The widening of inequality has deep historical roots. Keynes' interventionist policies worked well during the post-war recovery, as fiscal stimulus for the reconstruction boosted demand for US goods from Europe and Japan. But soon the stimulus faded. The U.S. found itself with declining growth and rising inflation at a time when it was mired in the Cold War and Vietnam conflicts. The baby boomer generation demanded higher living standards. The response was the Nixon shock in 1971: a set of policies which moved away from the gold standard, initiating the era of fiat money and free credit.

Credit was the answer to declining growth and rising inequality: if you couldn't afford university, a new house or a new car, Uncle Sam would lend you the key to the American Dream in the form of that extra loan you needed. Over the following decades, state subsidies to private credit became popular, spreading to the U.K. and Europe.

American greed Credit Supercycle greed in America
Credit Supercycle: How did we get here?

It was the start of debt-based democracies. Private debt outgrew GDP four times in the US and Europe over the following decades up to the 2008 financial crisis, accompanied by the deregulation of financial markets and of banks. The rest is history: nine long years after the crisis, our economies are still healing from excess debt, and regulators are still working on strengthening our financial system. Inequality, however, has deepened even further. Has capitalism failed?

The deus ex-machina of capitalism was competition; a distorted interpretation of Adam Smith’s invisible hand. Competition among individuals and companies created efficient markets, increasing production and GDP. Government intervention became unnecessary: any wealth generated in the economic process would automatically trickle down from the haves to the have-nots. Greed, the unshackled pursuit of individual wealth, turned from vice to virtue.

Have you read?

Today, we know the neoliberal policies initiated by Reagan and Thatcher have been successful at generating growth: the United States and the UK have outpaced others. But we also know that the same neoliberal policies have failed at redistributing resources and opportunity. If individual economic success is deemed the highest possible achievement, poverty becomes justified by someone’s lack of effort or ability. But with rising social and corporate inequality, productivity has stagnated, lowering potential growth rates for the whole economy. The result has been a self-reinforcing cycle of lower productivity, lower interest rates, higher debt levels and even higher inequality.

If trickle-down and neoliberalism have failed the good news is there are some policy fixes. One of them is taxation, combined with investment in productive infrastructure and education. The bad news is policy is going exactly in the opposite direction, especially in the US and the UK.

The Trump Administration’s tax breaks may boost markets, but will likely increase public debt even further, calling for more cuts to education and healthcare.

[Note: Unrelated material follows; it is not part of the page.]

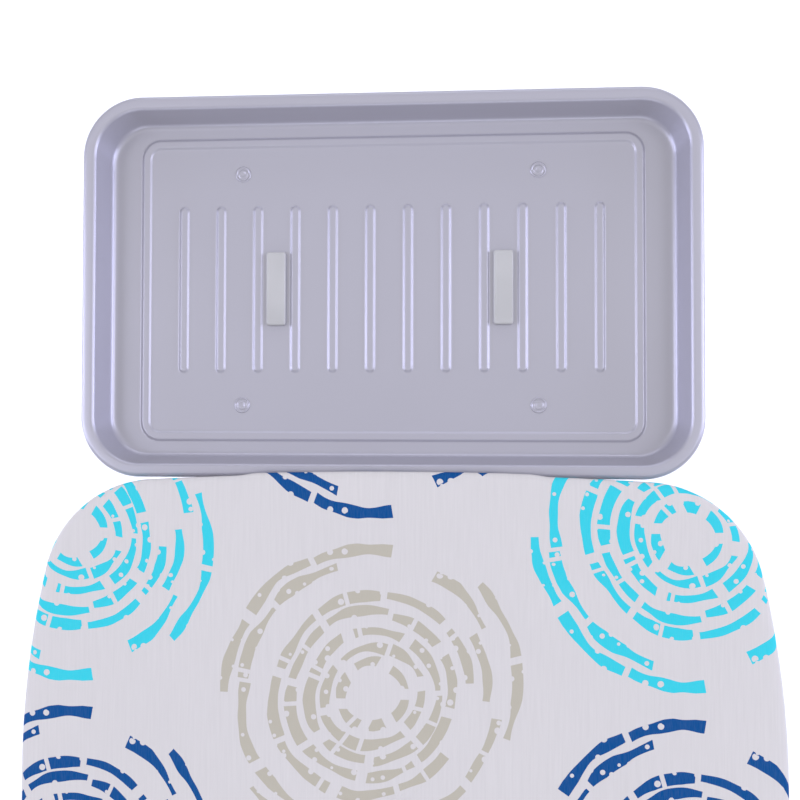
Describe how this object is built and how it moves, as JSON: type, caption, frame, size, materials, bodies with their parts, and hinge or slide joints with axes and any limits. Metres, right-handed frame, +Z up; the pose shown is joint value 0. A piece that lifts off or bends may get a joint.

Defenders of neoliberal policies like Mr Ryan argue that equality of opportunity is fair, while equality of outcome – which Milton Friedman called socialism – is unfair and not meritocratic. The reality is that both wealth and income inequality are closely linked. Richer parents can afford to send their children to better schools: nearly half of the variation in wages of sons in the United States can be explained by looking at the wages of their fathers a generation before. That compares to less than 20% in relatively egalitarian and tuition-free countries like Finland, Norway and Denmark. The story is similar in the UK, where over half of judges, MPs and CEOs of UK companies attended expensive private schools, while around one third of children live below the poverty line – 67% of those from working families. Better education means better opportunities and more wealth later in life: the cycle reinforces itself from generation to generation.

But today this cycle may be at breaking point. If "let-them-eat-credit" policies allowed the 99% to borrow and increase their well-being over the past decades, interest rates have now reached rock-bottom and private debt levels are at their highest. There are signs that monetary policy may have reached its limits – creating asset bubbles and keeping zombie companies alive – and that it may no longer be able to support this ever-growing debt mountain.

The risk is that rising inequality, lower social mobility and the disenfranchisement of younger generations could result into even more polarised and short-sighted politics, creating a populist trap. The US and the UK could already be stuck: many of the policies on the table in both countries are far from sustainable, and damaging for the people they were to protect. Brexit or an exit from NAFTA are both striking examples.

Continental Europe and Scandinavia – even though far from perfect – have so far escaped from the worst of the populist threat of the Front National, Alternative for Germany, True Finns or the Danish People's Party, perhaps thanks to their stronger safety net and welfare policies. However, these parties continue to gain ground, as recent elections in Germany and Austria show.

There are two ways we think the world may exit this loop of rising inequality, political polarisation and short-sighted politics. One is to make the poor richer through education and investment. The other is to make the rich poorer.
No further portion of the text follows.